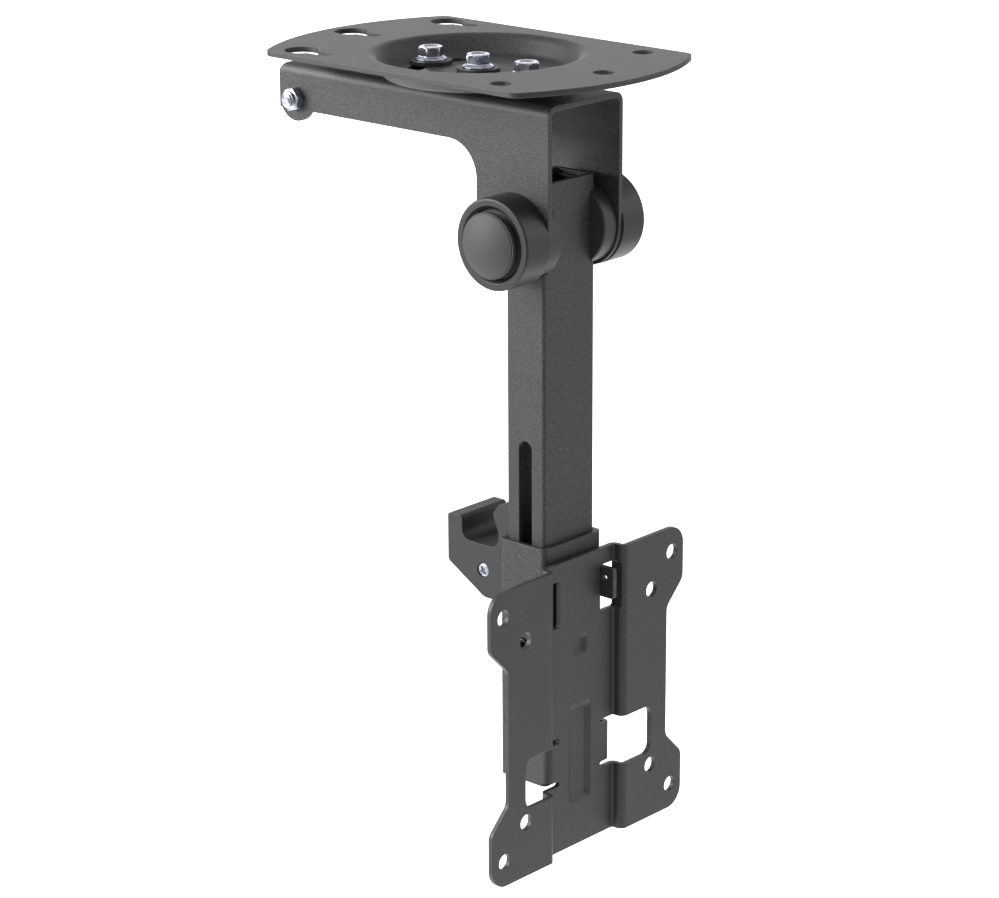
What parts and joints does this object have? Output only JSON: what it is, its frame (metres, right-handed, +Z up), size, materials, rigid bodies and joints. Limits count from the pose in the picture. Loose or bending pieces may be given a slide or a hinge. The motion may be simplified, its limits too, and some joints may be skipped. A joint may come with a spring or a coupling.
{
  "type": "tv mount",
  "caption": "Flip-down tv mount: a swivelling ceiling plate, a folding arm with a latch hook, and a height-adjustable screen plate with standard hole squares.",
  "frame": {"origin": "on the swivel axis, in the ceiling plate's top face, where the mount meets the ceiling or shelf", "axes": "+Z is up, into the ceiling; -Y is the screen's side; X is the hinge axis. The arm hangs straight down along -Z, and the channel runs to +Y"},
  "size_m": [0.1142, 0.1645, 0.3108],
  "materials": {
    "coat_dark": "fine-texture powder coat, near black, satin",
    "zinc": "bright zinc plate, satin",
    "black_steel": "black-oxide steel, oiled",
    "spring_steel": "oiled spring steel",
    "cover_plastic": "moulded, fine spark texture, black",
    "hook_plastic": "moulded glass-filled nylon, satin black",
    "slip_plastic": "smooth black acetal",
    "friction_plastic": "dense moulded friction material, satin black"
  },
  "bodies": {
    "base": {"ceiling_plate": "coat_dark"},
    "channel": {"channel_bracket": "coat_dark", "swivel_pad": "slip_plastic", "slip_washers": "slip_plastic", "pivot_bolt": "zinc", "guide_bolts": "zinc", "swivel_washers": "zinc", "swivel_nuts": "zinc", "latch_bolt": "zinc", "latch_nut": "zinc", "hinge_bolt": "zinc", "hinge_washers": "zinc", "disc_springs": "spring_steel", "hinge_nut": "zinc", "hinge_cover_right": "cover_plastic", "hinge_cover_left": "cover_plastic", "hinge_cap_right": "cover_plastic", "hinge_cap_left": "cover_plastic"},
    "arm": {"arm_tube": "coat_dark", "tube_plug": "cover_plastic", "hinge_barrel": "zinc", "friction_disc_right": "friction_plastic", "friction_disc_left": "friction_plastic"},
    "carrier": {"carrier_sleeve": "coat_dark", "clamp_bolts": "black_steel", "clamp_washers": "black_steel", "clamp_nuts": "black_steel", "screen_plate": "coat_dark", "hook_core": "zinc", "hook_shell_left": "hook_plastic", "hook_shell_right": "hook_plastic", "hook_screw": "zinc", "hook_nut": "zinc", "slide_key_right": "slip_plastic", "slide_key_left": "slip_plastic"}
  },
  "joints": [
    {"name": "swivel", "type": "hinge", "parent": "base", "child": "channel", "pos_m": [0, 0, 0], "axis": [0, 0, 1], "range_deg": [-30, 30]},
    {"name": "fold", "type": "hinge", "parent": "channel", "child": "arm", "pos_m": [0, -0.037, -0.0627], "axis": [1, 0, 0], "range_deg": [0, 93]},
    {"name": "height", "type": "slide", "parent": "arm", "child": "carrier", "axis": [0, 0, 1], "range_m": [-0.01, 0.045]}
  ]
}
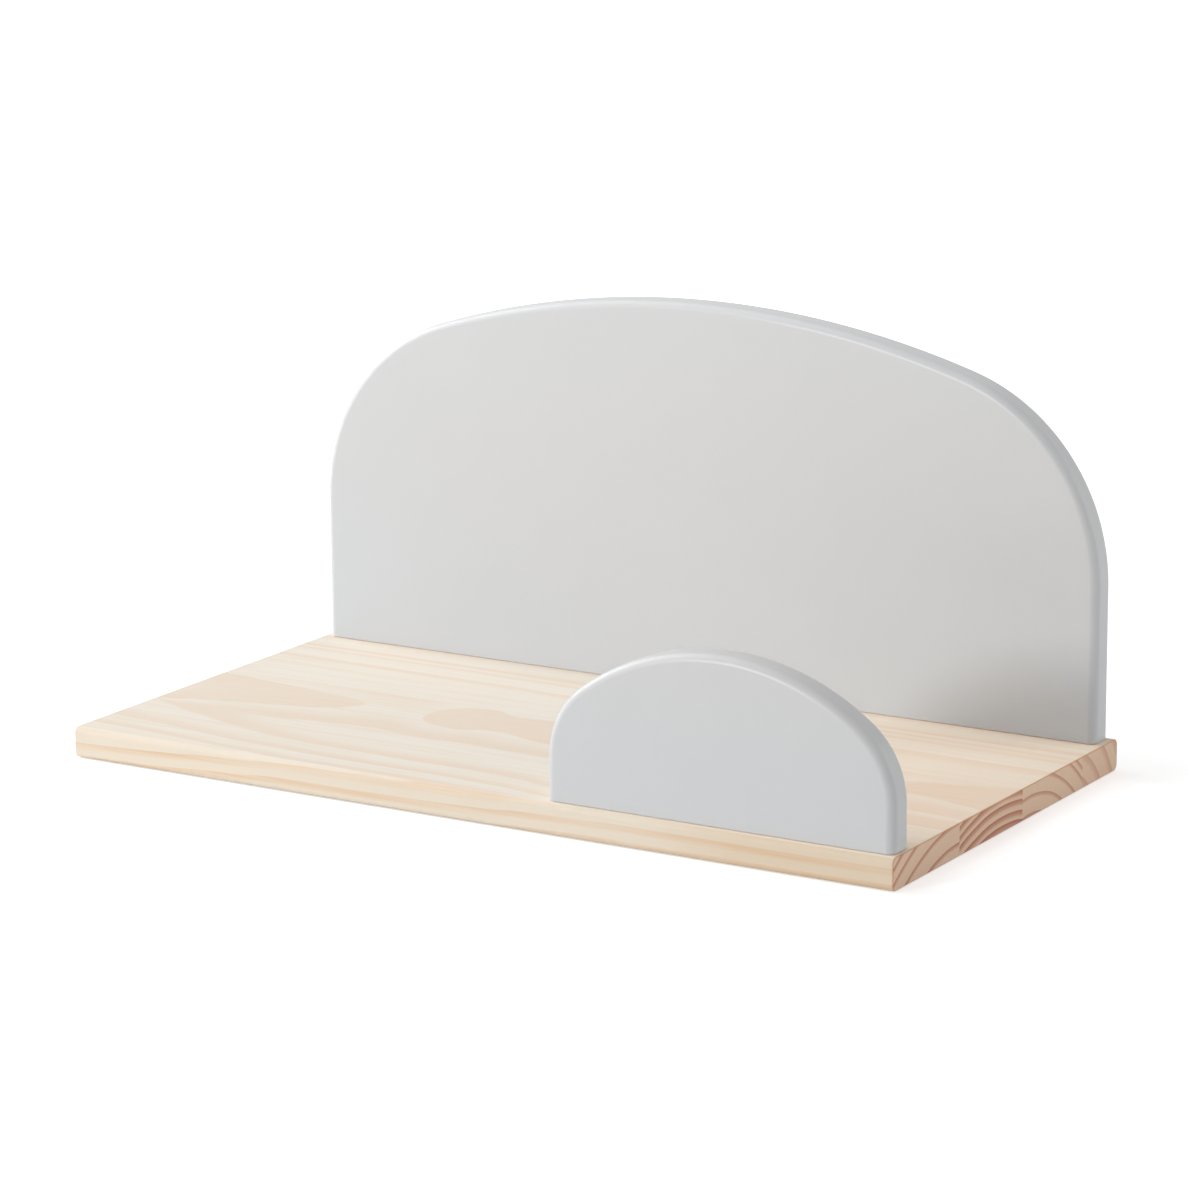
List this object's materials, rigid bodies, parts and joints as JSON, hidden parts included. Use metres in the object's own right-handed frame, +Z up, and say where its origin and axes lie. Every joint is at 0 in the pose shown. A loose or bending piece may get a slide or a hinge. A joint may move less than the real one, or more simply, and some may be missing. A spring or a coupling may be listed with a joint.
{
  "type": "wall shelf",
  "caption": "Wall shelf: a solid pine board between a tall arched painted back panel and a small arched front lip, hung on keyhole plates.",
  "frame": {"origin": "middle of the board's underside", "axes": "+X to the right seen from the front, +Y back to the wall, +Z up"},
  "size_m": [0.43, 0.222, 0.202],
  "materials": {
    "pine": "clear satin lacquer on pale edge-glued pine",
    "painted_mdf": "satin light grey paint on MDF",
    "beech": "bare fluted dowel",
    "zinc_steel": "bright zinc plated"
  },
  "bodies": {
    "root": {"stave_front": "pine", "stave_front_middle": "pine", "stave_rear_middle": "pine", "stave_rear": "pine", "back_panel": "painted_mdf", "front_lip": "painted_mdf", "panel_dowel_left": "beech", "panel_dowel_right": "beech", "lip_dowel_left": "beech", "lip_dowel_right": "beech", "panel_screw_left": "zinc_steel", "panel_screw_middle": "zinc_steel", "panel_screw_right": "zinc_steel", "lip_screw_left": "zinc_steel", "lip_screw_right": "zinc_steel", "hanger_plate_left": "zinc_steel", "hanger_plate_right": "zinc_steel", "hanger_screw_left_top": "zinc_steel", "hanger_screw_left_bottom": "zinc_steel", "hanger_screw_right_top": "zinc_steel", "hanger_screw_right_bottom": "zinc_steel"}
  },
  "joints": []
}
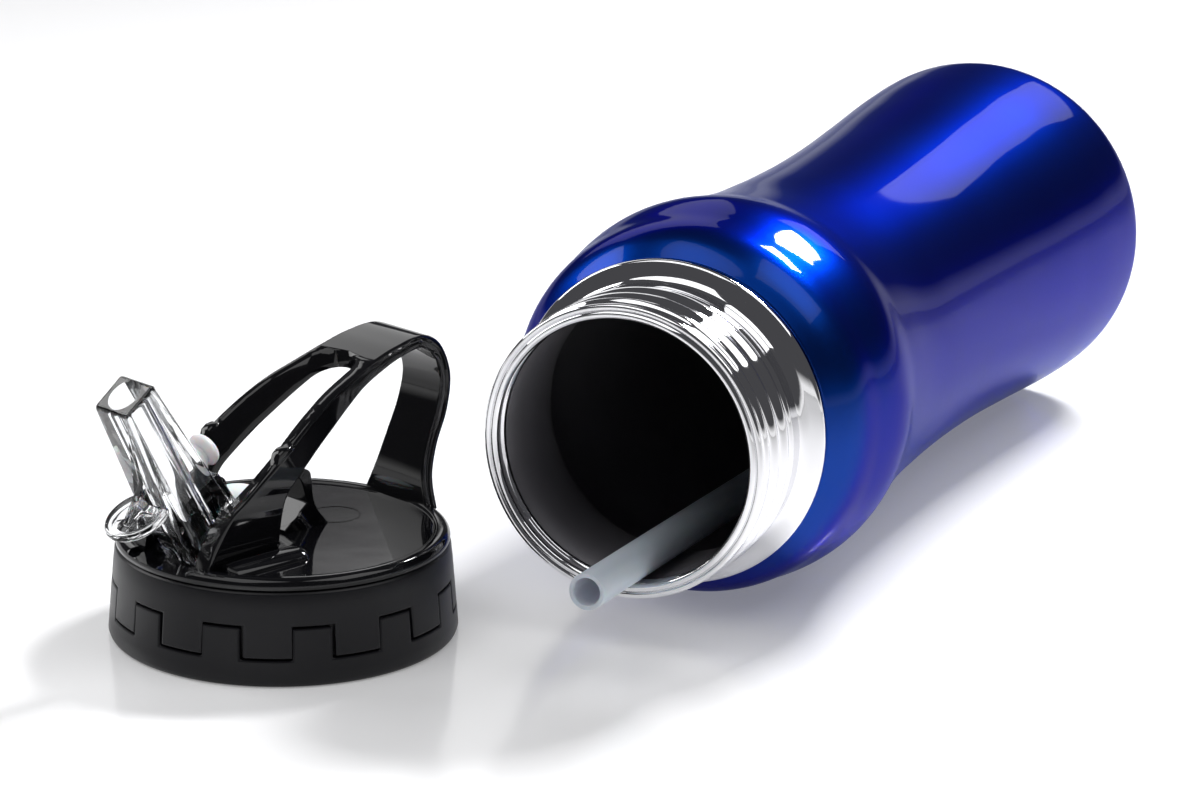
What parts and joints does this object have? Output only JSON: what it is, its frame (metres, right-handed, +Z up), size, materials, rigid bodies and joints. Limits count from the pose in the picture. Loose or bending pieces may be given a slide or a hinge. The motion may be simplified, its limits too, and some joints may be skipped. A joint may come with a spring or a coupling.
{
  "type": "stainless steel straw bottle",
  "caption": "Waisted steel drinking bottle lying open, with a loose straw in its mouth and its screw lid beside it, carrying loop up and flip straw spout open.",
  "frame": {"origin": "centre of the base of the whole group's bounding box, on the plane that the bottle and the lid lie on", "axes": "+Z up, +Y along the lying bottle from its mouth to its base, +X across it; the lid lies on the -X side"},
  "size_m": [0.1208, 0.2457, 0.07],
  "materials": {
    "blue_paint": "deep metallic blue under gloss clear coat",
    "polished_steel": "mirror polished stainless steel",
    "inner_steel": "electropolished satin",
    "satin_black": "fine satin moulded polypropylene",
    "gloss_black": "gloss moulded plastic",
    "clear_plastic": "clear hard plastic",
    "milky_plastic": "milky translucent polypropylene",
    "silicone": "white translucent silicone"
  },
  "bodies": {
    "bottle": {"body_shell": "blue_paint", "threaded_neck": "polished_steel", "inner_liner": "inner_steel", "base_cap": "polished_steel"},
    "straw": {"straw": "milky_plastic"},
    "lid": {"lid_skirt": "satin_black", "lid_grip_ring": "satin_black", "lid_top": "gloss_black", "carry_loop": "gloss_black", "lid_gasket": "silicone", "vent_valve": "silicone", "spout_seal": "silicone"},
    "spout": {"spout": "clear_plastic", "vent_plug": "silicone"}
  },
  "joints": [
    {"name": "lid_lift", "type": "slide", "parent": "bottle", "child": "lid", "axis": [0, 0, 1], "range_m": [0, 0.06]},
    {"name": "spout_hinge", "type": "hinge", "parent": "lid", "child": "spout", "pos_m": [-0.03649, -0.10332, 0.0185], "axis": [-0.9336, 0.3584, 0], "range_deg": [0, 80]},
    {"name": "straw_slide", "type": "slide", "parent": "bottle", "child": "straw", "axis": [0.0174, -0.9988, 0.045], "range_m": [-0.008, 0.17]}
  ]
}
------------
== EXERCISE AIM ==
Print out all the entries precisely as written.

== RESULT OF THIS TASK ==
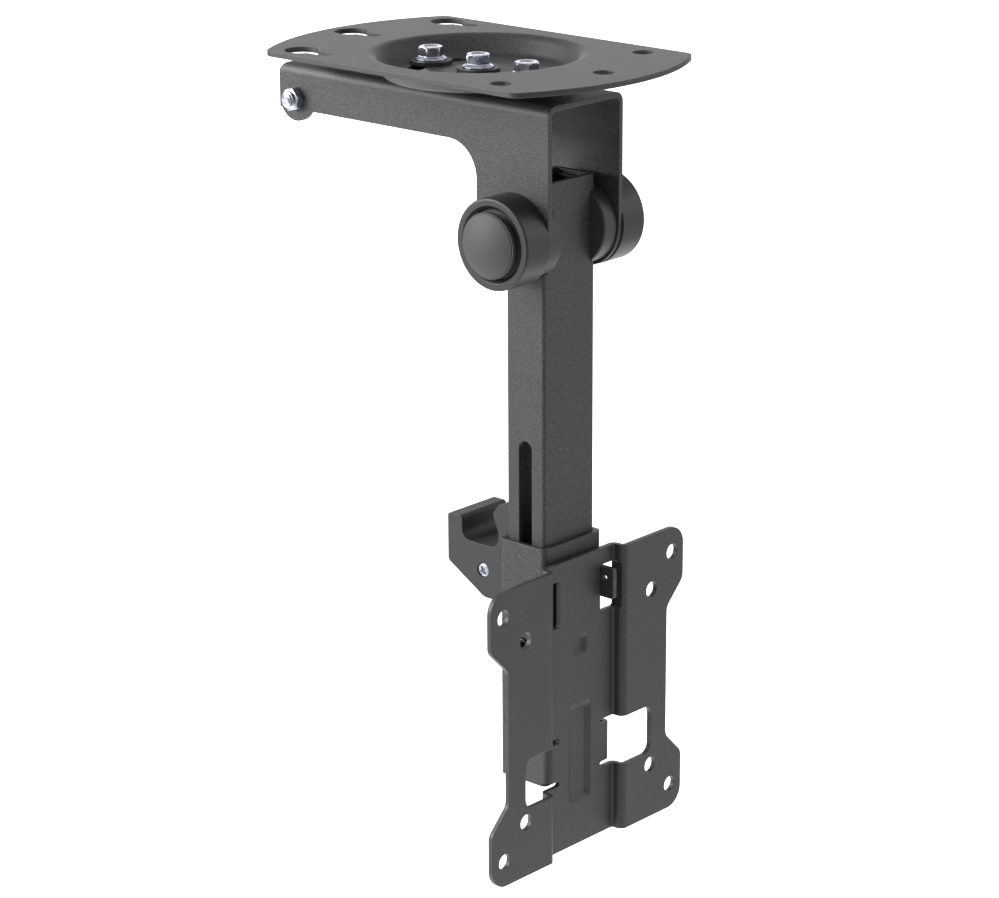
What parts and joints does this object have? Output only JSON: what it is, its frame (metres, right-handed, +Z up), size, materials, rigid bodies and joints. Limits count from the pose in the picture. Loose or bending pieces may be given a slide or a hinge. The motion may be simplified, its limits too, and some joints may be skipped. A joint may come with a spring or a coupling.
{
  "type": "tv mount",
  "caption": "Flip-down tv mount: a swivelling ceiling plate, a folding arm with a latch hook, and a height-adjustable screen plate with standard hole squares.",
  "frame": {"origin": "on the swivel axis, in the ceiling plate's top face, where the mount meets the ceiling or shelf", "axes": "+Z is up, into the ceiling; -Y is the screen's side; X is the hinge axis. The arm hangs straight down along -Z, and the channel runs to +Y"},
  "size_m": [0.1142, 0.1645, 0.3108],
  "materials": {
    "coat_dark": "fine-texture powder coat, near black, satin",
    "zinc": "bright zinc plate, satin",
    "black_steel": "black-oxide steel, oiled",
    "spring_steel": "oiled spring steel",
    "cover_plastic": "moulded, fine spark texture, black",
    "hook_plastic": "moulded glass-filled nylon, satin black",
    "slip_plastic": "smooth black acetal",
    "friction_plastic": "dense moulded friction material, satin black"
  },
  "bodies": {
    "base": {"ceiling_plate": "coat_dark"},
    "channel": {"channel_bracket": "coat_dark", "swivel_pad": "slip_plastic", "slip_washers": "slip_plastic", "pivot_bolt": "zinc", "guide_bolts": "zinc", "swivel_washers": "zinc", "swivel_nuts": "zinc", "latch_bolt": "zinc", "latch_nut": "zinc", "hinge_bolt": "zinc", "hinge_washers": "zinc", "disc_springs": "spring_steel", "hinge_nut": "zinc", "hinge_cover_right": "cover_plastic", "hinge_cover_left": "cover_plastic", "hinge_cap_right": "cover_plastic", "hinge_cap_left": "cover_plastic"},
    "arm": {"arm_tube": "coat_dark", "tube_plug": "cover_plastic", "hinge_barrel": "zinc", "friction_disc_right": "friction_plastic", "friction_disc_left": "friction_plastic"},
    "carrier": {"carrier_sleeve": "coat_dark", "clamp_bolts": "black_steel", "clamp_washers": "black_steel", "clamp_nuts": "black_steel", "screen_plate": "coat_dark", "hook_core": "zinc", "hook_shell_left": "hook_plastic", "hook_shell_right": "hook_plastic", "hook_screw": "zinc", "hook_nut": "zinc", "slide_key_right": "slip_plastic", "slide_key_left": "slip_plastic"}
  },
  "joints": [
    {"name": "swivel", "type": "hinge", "parent": "base", "child": "channel", "pos_m": [0, 0, 0], "axis": [0, 0, 1], "range_deg": [-30, 30]},
    {"name": "fold", "type": "hinge", "parent": "channel", "child": "arm", "pos_m": [0, -0.037, -0.0627], "axis": [1, 0, 0], "range_deg": [0, 93]},
    {"name": "height", "type": "slide", "parent": "arm", "child": "carrier", "axis": [0, 0, 1], "range_m": [-0.01, 0.045]}
  ]
}
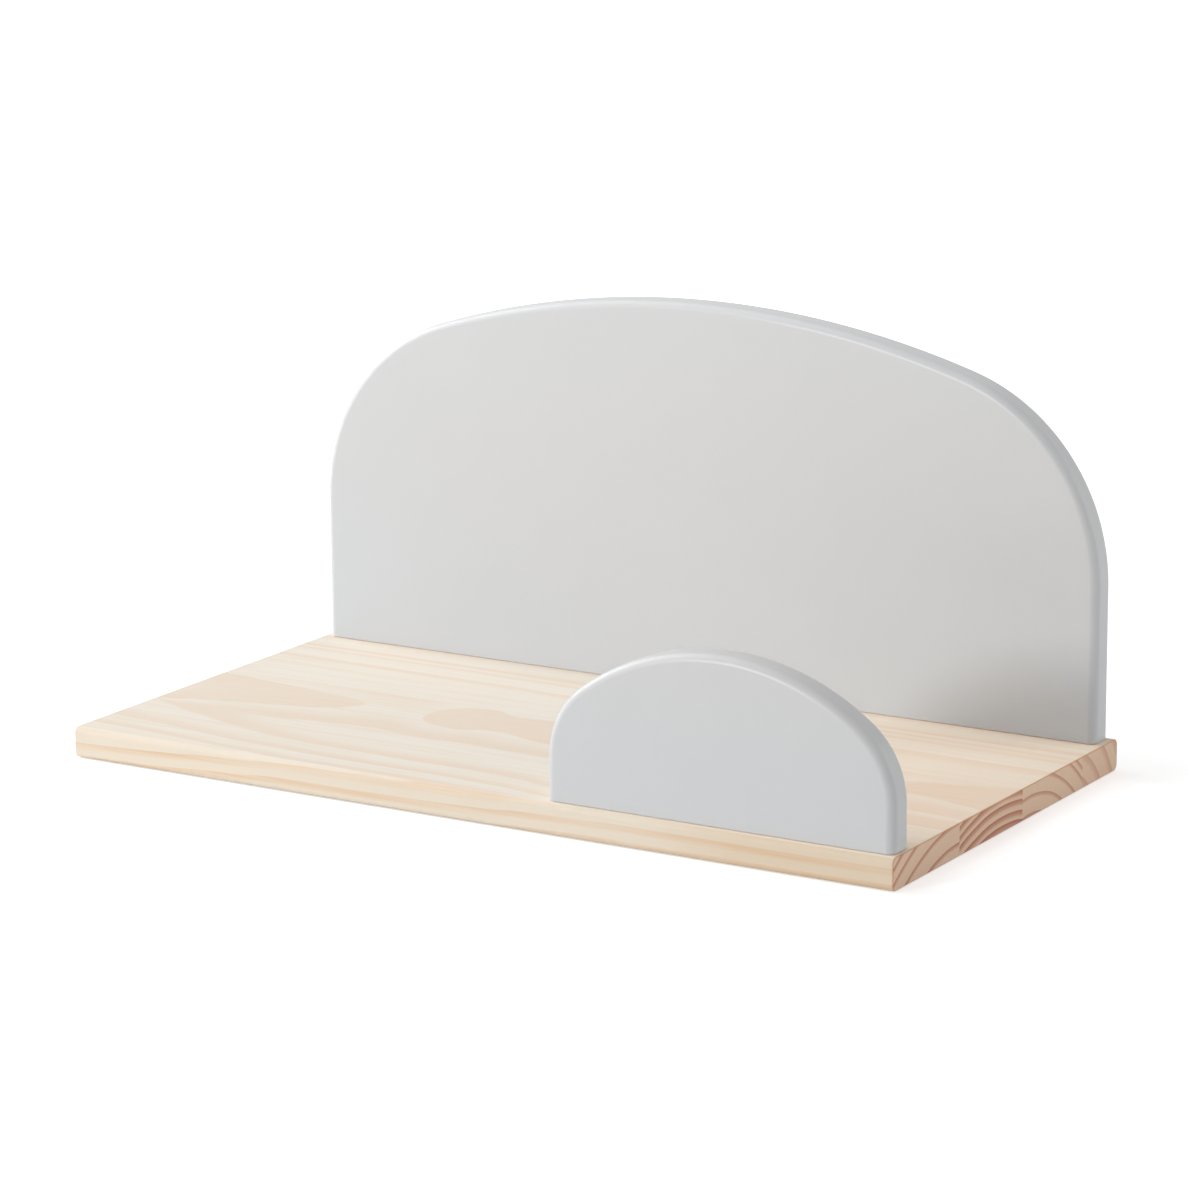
List this object's materials, rigid bodies, parts and joints as JSON, hidden parts included. Use metres in the object's own right-handed frame, +Z up, and say where its origin and axes lie. Every joint is at 0 in the pose shown. A loose or bending piece may get a slide or a hinge. A joint may move less than the real one, or more simply, and some may be missing. A spring or a coupling may be listed with a joint.
{
  "type": "wall shelf",
  "caption": "Wall shelf: a solid pine board between a tall arched painted back panel and a small arched front lip, hung on keyhole plates.",
  "frame": {"origin": "middle of the board's underside", "axes": "+X to the right seen from the front, +Y back to the wall, +Z up"},
  "size_m": [0.43, 0.222, 0.202],
  "materials": {
    "pine": "clear satin lacquer on pale edge-glued pine",
    "painted_mdf": "satin light grey paint on MDF",
    "beech": "bare fluted dowel",
    "zinc_steel": "bright zinc plated"
  },
  "bodies": {
    "root": {"stave_front": "pine", "stave_front_middle": "pine", "stave_rear_middle": "pine", "stave_rear": "pine", "back_panel": "painted_mdf", "front_lip": "painted_mdf", "panel_dowel_left": "beech", "panel_dowel_right": "beech", "lip_dowel_left": "beech", "lip_dowel_right": "beech", "panel_screw_left": "zinc_steel", "panel_screw_middle": "zinc_steel", "panel_screw_right": "zinc_steel", "lip_screw_left": "zinc_steel", "lip_screw_right": "zinc_steel", "hanger_plate_left": "zinc_steel", "hanger_plate_right": "zinc_steel", "hanger_screw_left_top": "zinc_steel", "hanger_screw_left_bottom": "zinc_steel", "hanger_screw_right_top": "zinc_steel", "hanger_screw_right_bottom": "zinc_steel"}
  },
  "joints": []
}
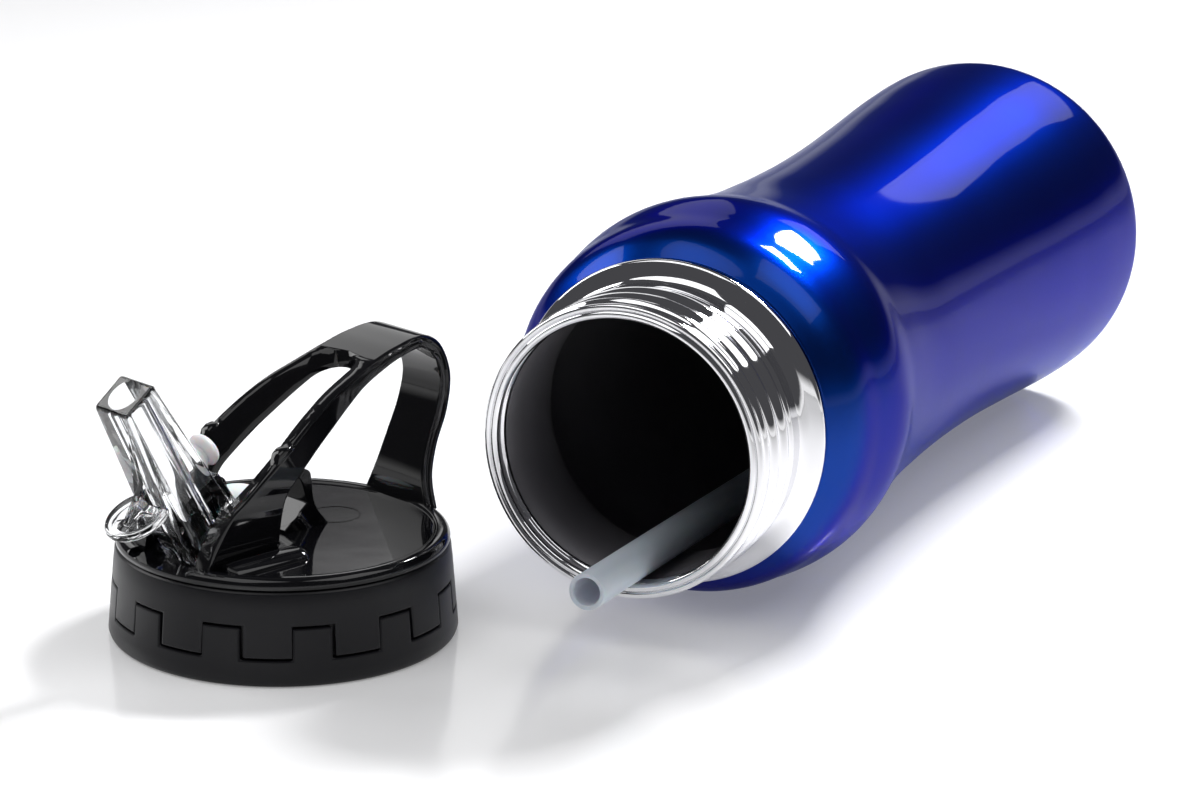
What parts and joints does this object have? Output only JSON: what it is, its frame (metres, right-handed, +Z up), size, materials, rigid bodies and joints. Limits count from the pose in the picture. Loose or bending pieces may be given a slide or a hinge. The motion may be simplified, its limits too, and some joints may be skipped. A joint may come with a spring or a coupling.
{
  "type": "stainless steel straw bottle",
  "caption": "Waisted steel drinking bottle lying open, with a loose straw in its mouth and its screw lid beside it, carrying loop up and flip straw spout open.",
  "frame": {"origin": "centre of the base of the whole group's bounding box, on the plane that the bottle and the lid lie on", "axes": "+Z up, +Y along the lying bottle from its mouth to its base, +X across it; the lid lies on the -X side"},
  "size_m": [0.1208, 0.2457, 0.07],
  "materials": {
    "blue_paint": "deep metallic blue under gloss clear coat",
    "polished_steel": "mirror polished stainless steel",
    "inner_steel": "electropolished satin",
    "satin_black": "fine satin moulded polypropylene",
    "gloss_black": "gloss moulded plastic",
    "clear_plastic": "clear hard plastic",
    "milky_plastic": "milky translucent polypropylene",
    "silicone": "white translucent silicone"
  },
  "bodies": {
    "bottle": {"body_shell": "blue_paint", "threaded_neck": "polished_steel", "inner_liner": "inner_steel", "base_cap": "polished_steel"},
    "straw": {"straw": "milky_plastic"},
    "lid": {"lid_skirt": "satin_black", "lid_grip_ring": "satin_black", "lid_top": "gloss_black", "carry_loop": "gloss_black", "lid_gasket": "silicone", "vent_valve": "silicone", "spout_seal": "silicone"},
    "spout": {"spout": "clear_plastic", "vent_plug": "silicone"}
  },
  "joints": [
    {"name": "lid_lift", "type": "slide", "parent": "bottle", "child": "lid", "axis": [0, 0, 1], "range_m": [0, 0.06]},
    {"name": "spout_hinge", "type": "hinge", "parent": "lid", "child": "spout", "pos_m": [-0.03649, -0.10332, 0.0185], "axis": [-0.9336, 0.3584, 0], "range_deg": [0, 80]},
    {"name": "straw_slide", "type": "slide", "parent": "bottle", "child": "straw", "axis": [0.0174, -0.9988, 0.045], "range_m": [-0.008, 0.17]}
  ]
}